One of your primary tasks is to identify hazardous areas, and to learn the basic principles. You’ll need to understand the legal codes and requirements as well as the various types of equipment and test apparatus, and proper use thereof for assessments.
What you’ll be training for will vary but will probably include how to prepare ATEX EC Examination Certificates to provide the results of testing, how to make an Ignition Hazard Assessment (IHA), and how to apply the standards to reduce ignition sources. You’ll also need to prepare Declarations of Conformity (DoC). There is no escaping the paperwork!
ATEX Certification in Various Countries
Is ATEX certification applicable in North-America?
This simple answer is no, though we are seeing more ATEX-certified products, such as vacuum cleaners, being imported with that certification. North America relies on NFPA (National Fire Protection Association), OSHA (Occupation Safety Health Association), the CSA, and the NEC (National Electric Code) for its standards.
ATEX Certification US equivalent
The ATEX Ex rating does not carry official weight, and approvals must come from a Nationally Recognized Testing Laboratory (NRTL), which still includes reliable names like CSA, Intertek, TUV, and UL, among several others.
ATEX vs. IECEX
ATEX is acceptable anywhere in the EU for equipment to be used in potentially explosive atmospheres. IECEx, on the other hand, is internationally (globally) recognised. The important part to remember which differentiates them is that ATEX is driven by regulation and law, whereas IECEX is driven by harmonised standards. Your choice depends on where your sales will take place. If they are likely to be both within and outside of the E.U., it makes sense to get both certifications.
ATEX Certification UK
Brexit, for better or worse, is fait accompli. As a result, ATEX is a thing of the past in the U.K. Despite that, standards will remain the same, since there are no current plans to modify them. The name will change to UKCA, with this new symbol. Beneath the symbol itself will be the 4-digit code which identifies the certifying authority.
Electrical Consultants Association (ELCA) of India and the CSA are cooperating to provide ATEX certification for Indian Exporters selling products in the E.U. The certifying body will be the IECEx for the Indian Laboratory, and that will provide an associate office in Mumbai for CSA ATEX certifications in India for their exporters.
Indian manufacturers do not use ATEX, relying instead on IECEx certification, but the E.U. New Legislative Framework, specifies ATEX Directive 2014/34/EU (aka ATEX 114) and ATEX 153 for India’s products exported to the E.U. for use in potentially Explosive Atmospheres.
This will allow them to meet the EHSRs, or Essential Health and Safety Requirements, for equipment designed to work within specified potentially explosive atmospheres.

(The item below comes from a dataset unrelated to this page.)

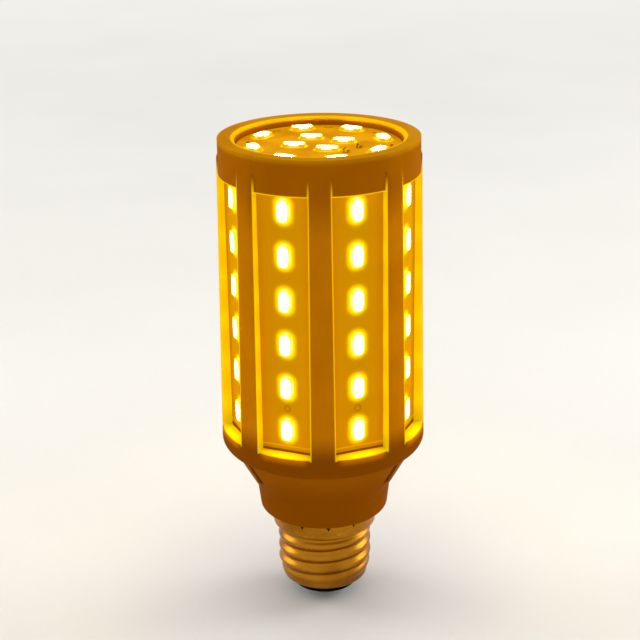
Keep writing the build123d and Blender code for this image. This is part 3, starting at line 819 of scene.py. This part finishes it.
# World: soft white light, and the pale background where the camera and gloss see it
world_strength = 0.66
world = bpy.data.worlds.new("studio")
bpy.context.scene.world = world
world.use_nodes = True
tree = world.node_tree
background = tree.nodes["Background"]
background.inputs["Color"].default_value = (1, 1, 1, 1)
background.inputs["Strength"].default_value = world_strength
seen = tree.nodes.new("ShaderNodeBackground")
seen.inputs["Color"].default_value = BACKGROUND
seen.inputs["Strength"].default_value = 1.0
path = tree.nodes.new("ShaderNodeLightPath")
either = tree.nodes.new("ShaderNodeMath")
either.operation = "MAXIMUM"
tree.links.new(path.outputs["Is Camera Ray"], either.inputs[0])
tree.links.new(path.outputs["Is Glossy Ray"], either.inputs[1])
choice = tree.nodes.new("ShaderNodeMixShader")
tree.links.new(either.outputs[0], choice.inputs[0])
tree.links.new(background.outputs[0], choice.inputs[1])
tree.links.new(seen.outputs[0], choice.inputs[2])
tree.links.new(choice.outputs[0], tree.nodes["World Output"].inputs["Surface"])


def softbox(name, place, size, power):
    """Square area lamp that faces the middle of the bulb."""
    data = bpy.data.lights.new(name, "AREA")
    data.size = size
    data.energy = power
    lamp = bpy.data.objects.new(name, data)
    bpy.context.scene.collection.objects.link(lamp)
    lamp.location = place
    aim = Vector((0, 0, cage_high.z / 2)) - lamp.location
    lamp.rotation_mode = "QUATERNION"
    lamp.rotation_quaternion = aim.to_track_quat("-Z", "Y")


softbox("top_light", place=(0, 0.05, 0.75), size=0.5, power=1.2)
softbox("left_light", place=(-0.7, 0.25, 0.35), size=0.4, power=1.7)
softbox("right_light", place=(0.7, 0.25, 0.35), size=0.4, power=2.5)

# Camera: where the photograph was taken from. The picture is square, and its width and the focal
# length are in pixels of the photograph.
picture_width = 640
focal_length = 1571.6
camera_place = (0.74 * MM, -401.6 * MM, 229.3 * MM)
pitch = math.radians(20.17)
yaw = -0.0029
roll = -0.0145
camera_data = bpy.data.cameras.new("camera")
camera_data.sensor_width = 36.0
camera_data.lens = camera_data.sensor_width * focal_length / picture_width
camera_data.clip_start = 0.01
camera = bpy.data.objects.new("camera", camera_data)
bpy.context.scene.collection.objects.link(camera)
forward = Vector((math.sin(yaw) * math.cos(pitch), math.cos(yaw) * math.cos(pitch), -math.sin(pitch)))
level = Vector((math.cos(yaw), -math.sin(yaw), 0))
upright = level.cross(forward)
right = math.cos(roll) * level + math.sin(roll) * upright
above = math.cos(roll) * upright - math.sin(roll) * level
turned = Matrix((right, above, -forward)).transposed().to_4x4()
camera.matrix_world = Matrix.Translation(camera_place) @ turned
bpy.context.scene.camera = camera

bpy.context.scene.view_settings.view_transform = "Standard"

It also addresses the design of protective equipment (explosion arrestors) for those same potentially explosive atmospheres.
Directive 2014/34/EU (aka ATEX 114) and ATEX 153 provide specifications for both electrical and non-electrical equipment (such as rotors and propellors on aircraft and drones) that can create static electrical charges and discharges, when devices are intended for use in potentially explosive dust or gaseous atmosphere.
Like other jurisdictions, it also specifies that manufacturers, their authorised representatives, importers, and their distributors, are responsible to ensure that their items meet EHSR requirements before being exported to the E.U.